6th-grade high achieving and high ability ELA students are cluster-grouped. 7th- and 8th-grade high achieving and high ability ELA students are placed in advanced sections.

  • Differentiated instruction
  • Instruction based on Bloom’s Modified Taxonomy of Higher Level Thinking Skills:
    • Analysis
    • Synthesis
    • Evaluation
    • Creation
  •  In-depth literary study
Student Studying
High School High Ability

Program for High Ability Students:

Students with a history of high academic achievement in middle school, as well as those identified as High Ability, are encouraged  to attempt classes commensurate with their educational goals. Data from ACT testing is incorporated in advising students at this level.

Jeffersonville High School, Charlestown High School, and New Washington High School offer several options for highly motivated students who wish to achieve at a higher level than the standard curriculum affords. These classes are designed to develop skills necessary for success in college.

Those options include:

  •  Honors Classes
  •  Advanced Placement (AP®) Classes
  •  Selected Dual Credit Classes

AP teachers continue to be involved in a “certification/registration” process with the College Board each year. AP teachers submit dates of AP training and their course syllabi and list of resources in order to be listed in an index of College Board authorized classes. The AP®/College Board Program is an established program which encompasses a nationally recognized, accelerated, college-based curriculum.

The number of students opting for higher level coursework continues to be on the  increase. Additional sections of advanced classes are being added to meet the  needs of our students. At the same time, our AP teachers are adding endorsements  to their credentials through ongoing coursework at the university level.

The high schools offer a wide variety of courses featuring participation in the performing arts, student publications,  media/communications, and art. These courses showcase the talents of  Greater Clark’s secondary students. Students have also been provided opportunities for state & national competitions on these and other areas.

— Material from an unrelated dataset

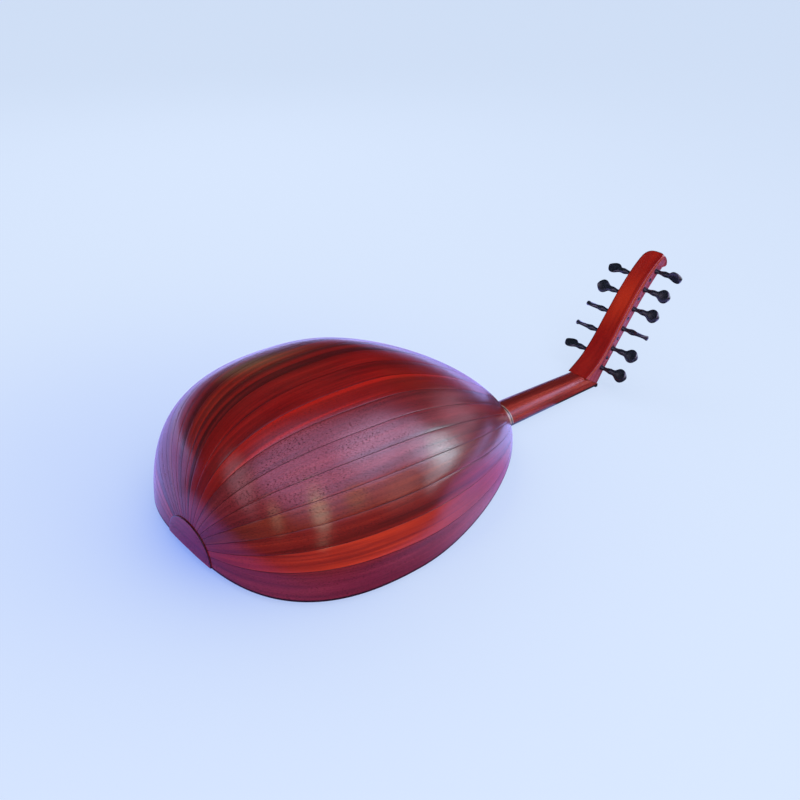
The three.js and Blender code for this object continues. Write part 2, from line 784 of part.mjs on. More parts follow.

To access the detailed GCCS High Ability plan, please click the following link.

More Information

Services to the High Ability Provided by the Advanced Program Staff:

  • Screen students for individual psychological testing (K-12)
  • Assist in universal screening and testing (K)
  • Plan learning seminars.
  • Schedule weekly educational coaching/instruction of identified elementary students.
  • Monitor each student’s progress in pull-out programming and report on that progress to parents using an elementary learning plan summary report.
  • Conduct parent meetings.
  • Conduct meetings and staff development opportunities for facilitators of high-ability students.
  • Provide consultative services to School Psychological Services personnel for those students identified as Twice Exceptional.

Additional Services:

  • Co-teaching
  • Curriculum enrichment/problem-solving activities
  • Introduction of VersaTiles® Math
  • Introduction of Hands-on-Equations
  • Provide and assist in developing instructional units
  • Assist teachers in providing curricular adaptations
  • Pre-testing
  • Compacting
  • Contracting
  • Plan in-services and staff development

Teacher  Training:

  • Curriculum Development
  • Characteristics of the Gifted Student
  • Differentiated Instruction
  • Pre-testing/Compacting/Contracting
  • Authentic Assessment
    • Portfolios
    • Product Guides

Evaluation of Program:

Evaluations of the program for high ability may be conducted in a variety of ways. These may include:

  • Independent Evaluator  (when deemed necessary by the BBPC)
  • Qualitative Assessment

To implement a differentiated curriculum, teachers need to use a variety of strategies with highly able students. In-servicing is provided teachers with the following strategies:

  • Flexible Grouping: Group students in a variety of ways depending on the classroom activity with desired learning outcomes.
  • Curriculum Compacting: Process where students who already know the material to be studied are allowed to document their skill mastery and ‘test out’ of the regular classroom work. They are then allowed to work on an alternate activity.
  • Independent Study: Process for in-depth study of an area of interest. The teacher has checkpoints and rules for this study and monitors it or gives some other adult the responsibility for monitoring it.
  • Resident Experts: Some students are resident experts in an area of particular interest and are given class time to study this area in depth. These resident experts within the school can be called on to go to other classes and share their expertise.
  • Learning Contracts: Agreements between student and teacher,  which allow the student to work on tasks at an agreed-upon time.  Activities typically involve student choices.
  • Seminars: Short classes in areas of interest not part of the curriculum, taught by teachers, parents, community volunteers, paraprofessionals, and/or other instructional personnel.
  • Mentorship: Adult from the community or an older student, who works on an ongoing basis with an individual student in an area of interest.
  • Anchoring Activities: Ongoing relevant tasks that students automatically move to when they have completed classroom assignments.
  • Technology: Use of a variety of technological tools for acceleration, enrichment, and/or extensions.
  • Learning Stations: Involves setting up different spots in the classroom where students work on various tasks simultaneously. These stations invite flexible grouping because not all students need to go to all stations all the time.

Pre-K – Grade 12
Gifted Program Standards

  1. Differentiated curriculum for the gifted learner must span grades pre-K – 12.
  2. Regular classroom curricula and instruction must be adapted, modified, or replaced to meet the unique needs of gifted learners.
  3. Instructional pace must be flexible to allow for the accelerated learning of gifted learners as appropriate.
  4. Educational opportunities for subject and grade skipping must be provided to gifted learners.
  5. Learning opportunities for gifted learners must consist of a continuum of differentiated curricular options, instructional approaches,  and resource materials.